Copy out, exactly and without additions, the lines from the one that contains "build_tail()" to the one that contains "points = [vertex.co", both ends included.

Source material:
-*-

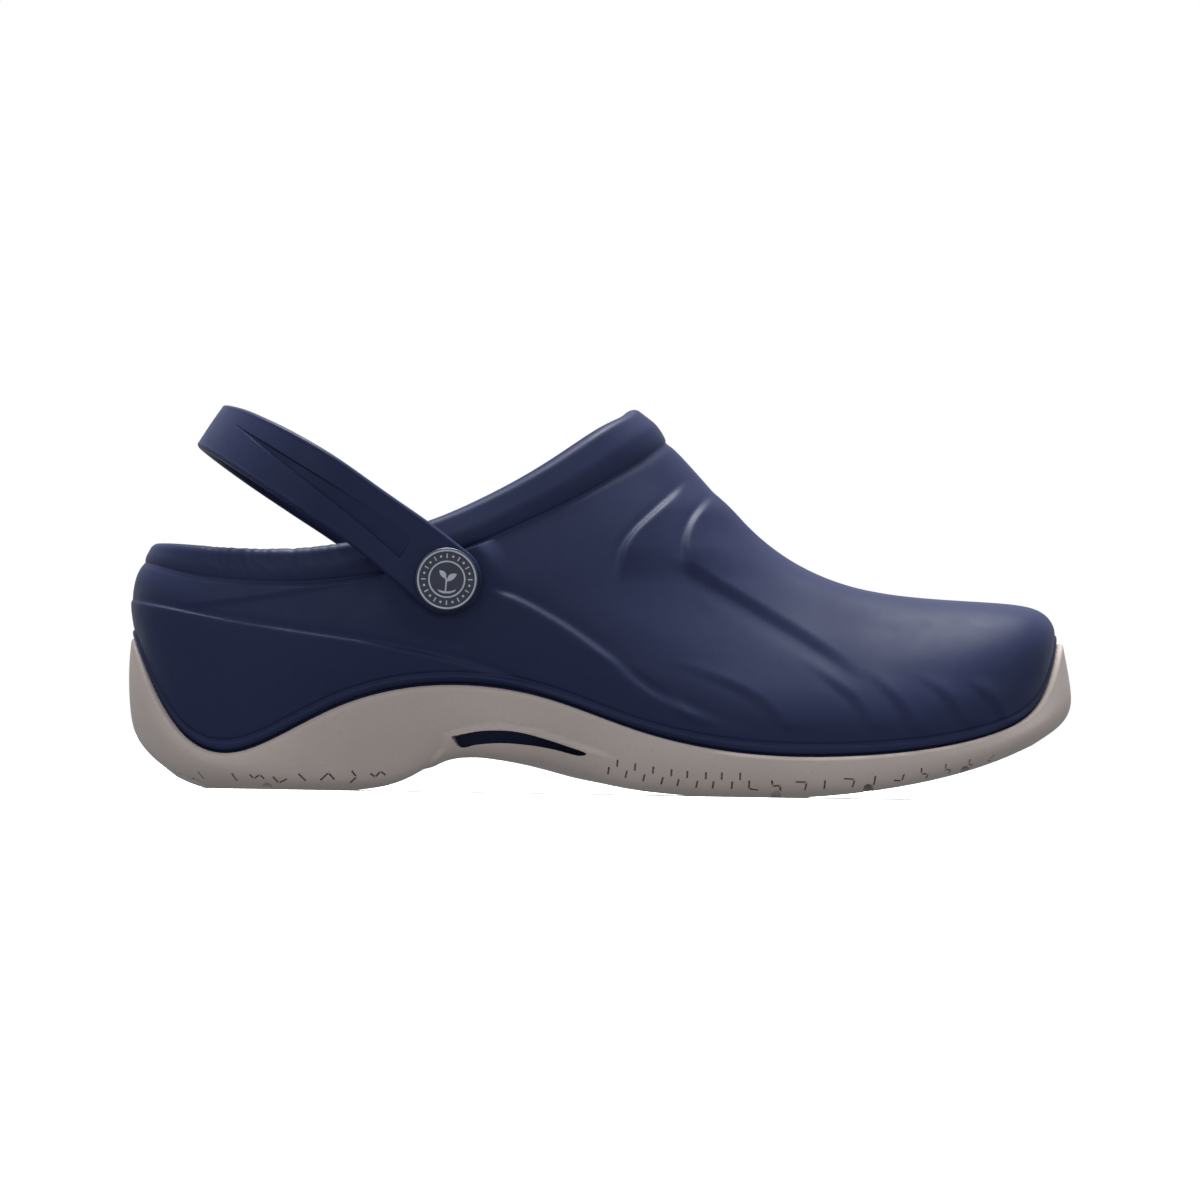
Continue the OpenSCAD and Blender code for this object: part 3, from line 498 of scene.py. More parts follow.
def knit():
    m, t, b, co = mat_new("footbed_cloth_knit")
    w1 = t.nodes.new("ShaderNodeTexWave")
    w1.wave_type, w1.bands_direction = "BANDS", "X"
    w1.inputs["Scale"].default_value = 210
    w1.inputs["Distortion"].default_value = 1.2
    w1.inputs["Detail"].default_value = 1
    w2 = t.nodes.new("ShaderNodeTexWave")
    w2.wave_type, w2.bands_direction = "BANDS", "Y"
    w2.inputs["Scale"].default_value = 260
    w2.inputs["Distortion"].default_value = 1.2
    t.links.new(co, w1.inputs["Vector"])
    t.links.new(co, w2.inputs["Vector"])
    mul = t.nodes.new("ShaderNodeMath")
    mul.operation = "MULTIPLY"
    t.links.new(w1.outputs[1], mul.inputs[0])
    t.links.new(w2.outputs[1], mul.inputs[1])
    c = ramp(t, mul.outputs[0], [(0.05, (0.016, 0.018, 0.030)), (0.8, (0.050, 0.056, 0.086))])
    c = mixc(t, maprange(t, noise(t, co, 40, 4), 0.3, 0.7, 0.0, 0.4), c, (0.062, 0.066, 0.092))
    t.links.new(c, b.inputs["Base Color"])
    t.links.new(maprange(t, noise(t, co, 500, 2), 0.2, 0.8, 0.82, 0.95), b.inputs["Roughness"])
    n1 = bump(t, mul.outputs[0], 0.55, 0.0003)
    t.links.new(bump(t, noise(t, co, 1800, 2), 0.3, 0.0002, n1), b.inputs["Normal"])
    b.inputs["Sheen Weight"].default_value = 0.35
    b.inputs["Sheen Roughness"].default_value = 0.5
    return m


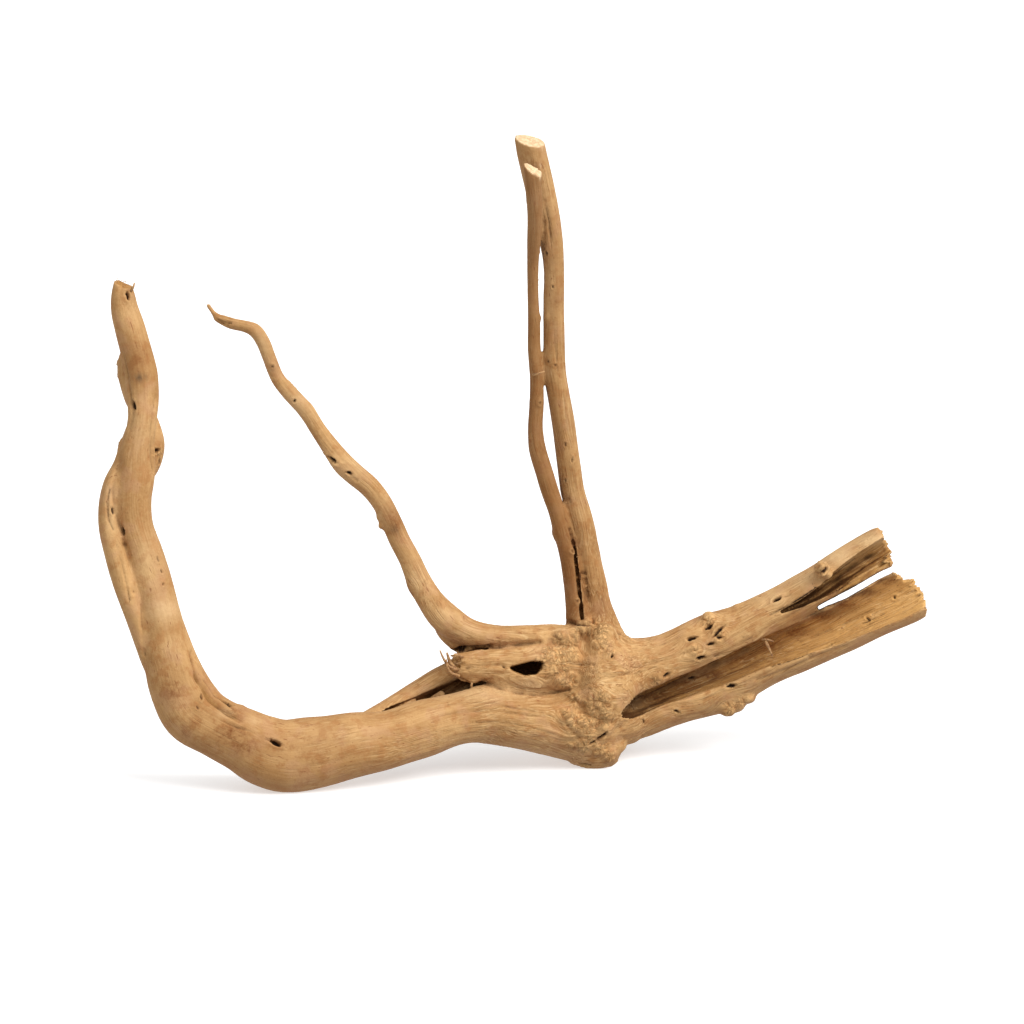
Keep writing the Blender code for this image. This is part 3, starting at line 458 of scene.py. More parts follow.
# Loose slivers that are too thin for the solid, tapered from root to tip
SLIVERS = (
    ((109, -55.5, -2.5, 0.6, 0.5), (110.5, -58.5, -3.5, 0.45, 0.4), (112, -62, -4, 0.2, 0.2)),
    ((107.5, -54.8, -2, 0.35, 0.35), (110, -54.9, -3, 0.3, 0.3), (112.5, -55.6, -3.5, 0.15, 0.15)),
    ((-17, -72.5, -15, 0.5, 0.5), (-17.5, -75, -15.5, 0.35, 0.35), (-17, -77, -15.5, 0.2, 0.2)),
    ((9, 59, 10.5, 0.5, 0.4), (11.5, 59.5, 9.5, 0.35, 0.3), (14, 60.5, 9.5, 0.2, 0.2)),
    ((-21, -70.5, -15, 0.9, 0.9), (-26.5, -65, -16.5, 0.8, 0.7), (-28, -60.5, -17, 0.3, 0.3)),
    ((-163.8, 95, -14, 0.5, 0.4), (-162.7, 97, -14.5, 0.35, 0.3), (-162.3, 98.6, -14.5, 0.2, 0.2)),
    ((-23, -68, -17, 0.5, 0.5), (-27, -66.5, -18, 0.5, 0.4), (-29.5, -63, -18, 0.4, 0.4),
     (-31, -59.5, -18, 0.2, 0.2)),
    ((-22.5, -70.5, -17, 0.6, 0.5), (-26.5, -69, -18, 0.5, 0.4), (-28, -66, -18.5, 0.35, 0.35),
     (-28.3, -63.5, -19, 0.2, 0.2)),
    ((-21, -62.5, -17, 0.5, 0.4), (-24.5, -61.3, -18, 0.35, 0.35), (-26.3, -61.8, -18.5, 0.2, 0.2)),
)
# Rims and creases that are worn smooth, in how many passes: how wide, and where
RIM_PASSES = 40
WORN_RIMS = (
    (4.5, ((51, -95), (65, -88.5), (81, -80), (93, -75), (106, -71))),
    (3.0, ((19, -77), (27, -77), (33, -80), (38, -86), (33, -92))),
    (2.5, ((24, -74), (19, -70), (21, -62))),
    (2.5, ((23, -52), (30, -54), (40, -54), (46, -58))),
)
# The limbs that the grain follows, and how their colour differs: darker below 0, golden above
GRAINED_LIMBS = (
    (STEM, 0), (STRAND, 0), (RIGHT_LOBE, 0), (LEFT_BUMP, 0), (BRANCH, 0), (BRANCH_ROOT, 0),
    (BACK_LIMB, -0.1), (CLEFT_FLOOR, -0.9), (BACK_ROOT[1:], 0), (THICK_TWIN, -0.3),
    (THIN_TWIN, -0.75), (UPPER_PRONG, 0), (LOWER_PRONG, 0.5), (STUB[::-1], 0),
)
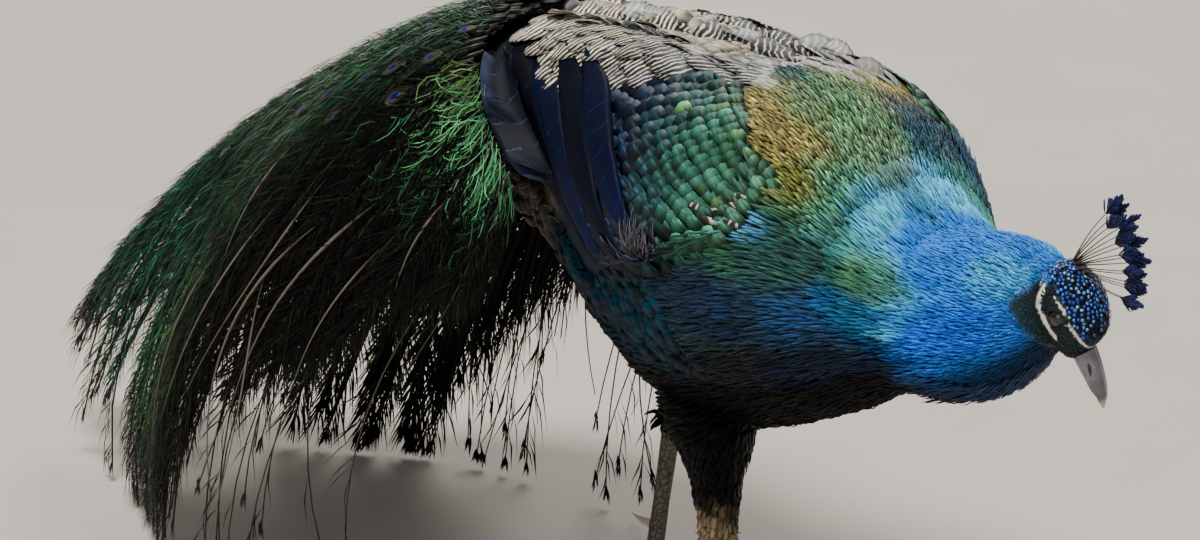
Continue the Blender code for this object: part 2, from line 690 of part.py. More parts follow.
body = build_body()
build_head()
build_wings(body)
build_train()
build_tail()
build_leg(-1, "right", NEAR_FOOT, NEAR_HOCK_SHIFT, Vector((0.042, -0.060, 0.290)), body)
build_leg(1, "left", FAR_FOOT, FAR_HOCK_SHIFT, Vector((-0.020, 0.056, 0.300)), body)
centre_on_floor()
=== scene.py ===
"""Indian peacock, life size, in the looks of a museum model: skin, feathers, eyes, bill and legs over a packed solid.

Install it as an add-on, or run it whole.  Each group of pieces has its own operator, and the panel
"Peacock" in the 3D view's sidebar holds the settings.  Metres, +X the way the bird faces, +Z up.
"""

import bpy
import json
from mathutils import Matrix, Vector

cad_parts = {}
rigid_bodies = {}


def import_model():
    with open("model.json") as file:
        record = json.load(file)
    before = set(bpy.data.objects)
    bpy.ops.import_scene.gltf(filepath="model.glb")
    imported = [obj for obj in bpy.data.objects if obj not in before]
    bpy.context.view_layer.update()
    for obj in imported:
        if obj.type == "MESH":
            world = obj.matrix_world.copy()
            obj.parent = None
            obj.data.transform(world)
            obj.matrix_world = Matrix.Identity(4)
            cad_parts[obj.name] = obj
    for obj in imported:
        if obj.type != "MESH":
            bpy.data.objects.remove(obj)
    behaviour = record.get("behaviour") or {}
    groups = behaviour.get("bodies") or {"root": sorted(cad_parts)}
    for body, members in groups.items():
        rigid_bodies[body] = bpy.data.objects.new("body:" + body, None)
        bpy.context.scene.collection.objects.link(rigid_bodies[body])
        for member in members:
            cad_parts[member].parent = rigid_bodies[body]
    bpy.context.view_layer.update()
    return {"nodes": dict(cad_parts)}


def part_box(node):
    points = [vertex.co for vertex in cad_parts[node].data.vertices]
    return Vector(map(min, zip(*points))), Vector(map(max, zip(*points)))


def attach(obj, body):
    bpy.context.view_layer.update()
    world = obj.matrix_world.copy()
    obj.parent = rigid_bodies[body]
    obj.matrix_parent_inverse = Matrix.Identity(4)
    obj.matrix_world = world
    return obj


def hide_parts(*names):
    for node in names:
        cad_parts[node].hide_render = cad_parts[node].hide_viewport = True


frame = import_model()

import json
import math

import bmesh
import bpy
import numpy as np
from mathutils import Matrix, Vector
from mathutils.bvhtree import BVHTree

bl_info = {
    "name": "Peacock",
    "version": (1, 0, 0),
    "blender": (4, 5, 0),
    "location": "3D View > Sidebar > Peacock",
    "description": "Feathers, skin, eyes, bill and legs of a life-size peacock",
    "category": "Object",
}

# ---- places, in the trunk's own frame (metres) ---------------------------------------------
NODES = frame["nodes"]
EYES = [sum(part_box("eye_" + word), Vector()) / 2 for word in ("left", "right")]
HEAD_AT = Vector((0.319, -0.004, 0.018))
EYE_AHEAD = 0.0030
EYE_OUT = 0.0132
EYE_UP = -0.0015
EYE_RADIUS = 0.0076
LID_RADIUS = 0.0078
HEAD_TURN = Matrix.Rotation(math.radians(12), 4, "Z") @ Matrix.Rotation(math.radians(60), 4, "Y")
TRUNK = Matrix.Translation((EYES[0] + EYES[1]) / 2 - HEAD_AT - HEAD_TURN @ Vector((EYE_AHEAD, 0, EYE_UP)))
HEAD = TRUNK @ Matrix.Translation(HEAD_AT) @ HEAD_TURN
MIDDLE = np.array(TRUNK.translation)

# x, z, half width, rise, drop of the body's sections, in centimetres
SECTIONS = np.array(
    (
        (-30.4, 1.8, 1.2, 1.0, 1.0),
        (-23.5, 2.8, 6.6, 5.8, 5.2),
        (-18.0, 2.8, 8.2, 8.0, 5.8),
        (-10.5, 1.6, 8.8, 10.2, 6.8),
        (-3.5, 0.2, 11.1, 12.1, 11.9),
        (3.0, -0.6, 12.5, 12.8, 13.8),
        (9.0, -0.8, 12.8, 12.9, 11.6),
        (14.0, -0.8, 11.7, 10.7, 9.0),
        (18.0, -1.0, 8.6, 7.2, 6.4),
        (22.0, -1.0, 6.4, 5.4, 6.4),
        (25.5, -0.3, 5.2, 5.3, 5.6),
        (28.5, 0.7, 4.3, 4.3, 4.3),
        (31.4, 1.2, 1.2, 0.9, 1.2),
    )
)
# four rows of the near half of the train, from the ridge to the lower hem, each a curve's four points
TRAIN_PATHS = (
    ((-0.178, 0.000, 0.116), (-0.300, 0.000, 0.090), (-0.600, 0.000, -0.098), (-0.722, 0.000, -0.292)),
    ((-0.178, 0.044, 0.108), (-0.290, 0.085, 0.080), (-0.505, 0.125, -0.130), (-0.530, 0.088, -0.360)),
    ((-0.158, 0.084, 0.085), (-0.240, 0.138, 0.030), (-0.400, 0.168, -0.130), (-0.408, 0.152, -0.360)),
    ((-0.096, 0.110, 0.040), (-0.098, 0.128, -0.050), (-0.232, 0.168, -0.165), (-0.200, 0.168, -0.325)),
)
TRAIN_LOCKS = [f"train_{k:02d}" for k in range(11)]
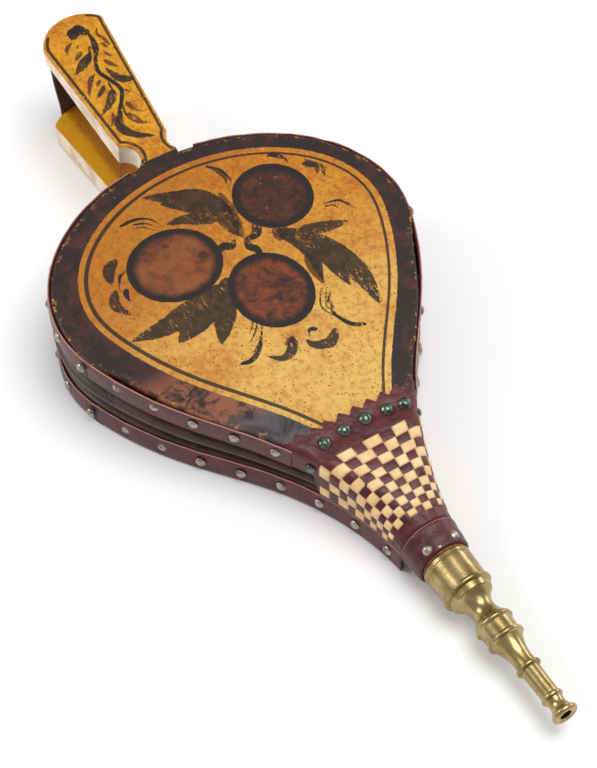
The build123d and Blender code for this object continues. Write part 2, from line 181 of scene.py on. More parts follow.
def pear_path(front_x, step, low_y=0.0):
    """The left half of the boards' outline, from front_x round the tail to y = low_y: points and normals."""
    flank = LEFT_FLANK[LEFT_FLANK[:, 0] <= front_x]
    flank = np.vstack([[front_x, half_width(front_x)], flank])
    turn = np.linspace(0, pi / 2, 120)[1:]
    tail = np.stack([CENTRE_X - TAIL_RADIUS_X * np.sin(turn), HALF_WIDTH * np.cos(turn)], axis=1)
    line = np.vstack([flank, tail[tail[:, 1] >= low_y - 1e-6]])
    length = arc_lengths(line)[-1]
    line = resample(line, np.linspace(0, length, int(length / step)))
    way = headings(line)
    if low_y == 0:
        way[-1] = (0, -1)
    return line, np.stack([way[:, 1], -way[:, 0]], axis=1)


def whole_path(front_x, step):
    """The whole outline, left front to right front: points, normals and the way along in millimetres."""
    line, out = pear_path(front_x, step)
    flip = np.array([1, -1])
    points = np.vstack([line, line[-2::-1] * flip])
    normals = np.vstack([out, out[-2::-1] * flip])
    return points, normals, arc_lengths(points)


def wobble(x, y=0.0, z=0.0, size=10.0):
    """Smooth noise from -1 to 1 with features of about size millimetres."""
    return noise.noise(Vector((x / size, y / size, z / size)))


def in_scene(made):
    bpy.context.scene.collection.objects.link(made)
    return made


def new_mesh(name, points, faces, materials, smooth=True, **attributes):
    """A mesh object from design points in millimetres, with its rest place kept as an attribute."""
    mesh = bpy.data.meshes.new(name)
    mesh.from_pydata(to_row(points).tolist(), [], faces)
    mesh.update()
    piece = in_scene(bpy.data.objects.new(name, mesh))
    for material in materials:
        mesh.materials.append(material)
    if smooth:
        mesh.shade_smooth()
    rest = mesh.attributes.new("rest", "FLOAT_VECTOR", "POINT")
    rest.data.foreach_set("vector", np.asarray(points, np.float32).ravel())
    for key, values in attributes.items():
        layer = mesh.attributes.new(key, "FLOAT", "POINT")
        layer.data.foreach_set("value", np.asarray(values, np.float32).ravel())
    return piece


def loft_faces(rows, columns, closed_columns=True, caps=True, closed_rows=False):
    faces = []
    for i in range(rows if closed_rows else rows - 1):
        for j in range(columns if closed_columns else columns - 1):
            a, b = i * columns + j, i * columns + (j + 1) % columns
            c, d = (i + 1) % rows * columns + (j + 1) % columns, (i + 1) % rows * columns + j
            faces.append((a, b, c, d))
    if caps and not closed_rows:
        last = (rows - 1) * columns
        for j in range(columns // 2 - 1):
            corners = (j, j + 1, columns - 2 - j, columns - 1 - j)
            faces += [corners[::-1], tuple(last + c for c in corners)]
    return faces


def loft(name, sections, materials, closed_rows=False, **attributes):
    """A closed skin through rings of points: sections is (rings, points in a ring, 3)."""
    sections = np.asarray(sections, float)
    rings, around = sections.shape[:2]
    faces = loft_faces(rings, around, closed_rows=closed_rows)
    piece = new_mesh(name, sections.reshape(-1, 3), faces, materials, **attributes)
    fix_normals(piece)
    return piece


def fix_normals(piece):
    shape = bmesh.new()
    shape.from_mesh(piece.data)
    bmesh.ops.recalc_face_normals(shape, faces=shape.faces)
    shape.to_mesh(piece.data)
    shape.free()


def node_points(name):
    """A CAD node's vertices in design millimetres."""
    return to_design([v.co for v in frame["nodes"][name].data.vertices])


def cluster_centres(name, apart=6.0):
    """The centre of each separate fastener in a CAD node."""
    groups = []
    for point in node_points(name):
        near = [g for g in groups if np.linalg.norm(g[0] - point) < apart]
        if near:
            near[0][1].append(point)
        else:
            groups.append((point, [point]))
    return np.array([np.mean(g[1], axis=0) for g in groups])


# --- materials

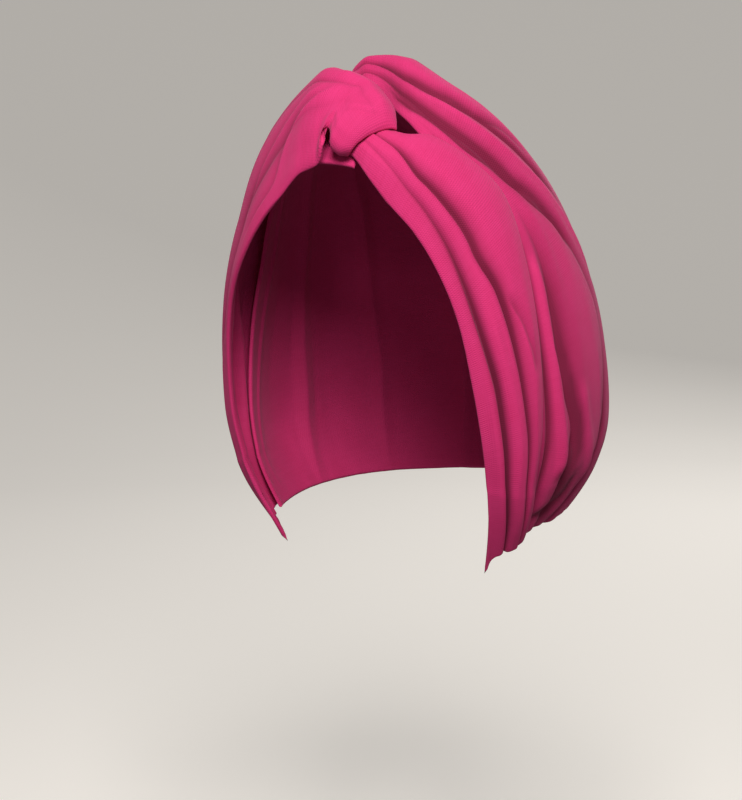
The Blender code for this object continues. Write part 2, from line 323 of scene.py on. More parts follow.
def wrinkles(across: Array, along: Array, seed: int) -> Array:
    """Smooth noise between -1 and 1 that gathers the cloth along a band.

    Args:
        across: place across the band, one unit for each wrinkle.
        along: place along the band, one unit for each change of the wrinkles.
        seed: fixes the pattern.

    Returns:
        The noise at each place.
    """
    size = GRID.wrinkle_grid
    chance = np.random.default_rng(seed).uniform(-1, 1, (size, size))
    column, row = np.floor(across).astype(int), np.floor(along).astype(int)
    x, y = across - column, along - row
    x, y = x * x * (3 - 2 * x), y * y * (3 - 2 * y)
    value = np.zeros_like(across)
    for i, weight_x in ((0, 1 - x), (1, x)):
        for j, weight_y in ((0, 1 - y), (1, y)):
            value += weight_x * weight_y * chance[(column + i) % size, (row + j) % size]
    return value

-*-

Completed exercise:
build_tail()
build_leg(-1, "right", NEAR_FOOT, NEAR_HOCK_SHIFT, Vector((0.042, -0.060, 0.290)), body)
build_leg(1, "left", FAR_FOOT, FAR_HOCK_SHIFT, Vector((-0.020, 0.056, 0.300)), body)
centre_on_floor()
=== scene.py ===
"""Indian peacock, life size, in the looks of a museum model: skin, feathers, eyes, bill and legs over a packed solid.

Install it as an add-on, or run it whole.  Each group of pieces has its own operator, and the panel
"Peacock" in the 3D view's sidebar holds the settings.  Metres, +X the way the bird faces, +Z up.
"""

import bpy
import json
from mathutils import Matrix, Vector

cad_parts = {}
rigid_bodies = {}


def import_model():
    with open("model.json") as file:
        record = json.load(file)
    before = set(bpy.data.objects)
    bpy.ops.import_scene.gltf(filepath="model.glb")
    imported = [obj for obj in bpy.data.objects if obj not in before]
    bpy.context.view_layer.update()
    for obj in imported:
        if obj.type == "MESH":
            world = obj.matrix_world.copy()
            obj.parent = None
            obj.data.transform(world)
            obj.matrix_world = Matrix.Identity(4)
            cad_parts[obj.name] = obj
    for obj in imported:
        if obj.type != "MESH":
            bpy.data.objects.remove(obj)
    behaviour = record.get("behaviour") or {}
    groups = behaviour.get("bodies") or {"root": sorted(cad_parts)}
    for body, members in groups.items():
        rigid_bodies[body] = bpy.data.objects.new("body:" + body, None)
        bpy.context.scene.collection.objects.link(rigid_bodies[body])
        for member in members:
            cad_parts[member].parent = rigid_bodies[body]
    bpy.context.view_layer.update()
    return {"nodes": dict(cad_parts)}


def part_box(node):
    points = [vertex.co for vertex in cad_parts[node].data.vertices]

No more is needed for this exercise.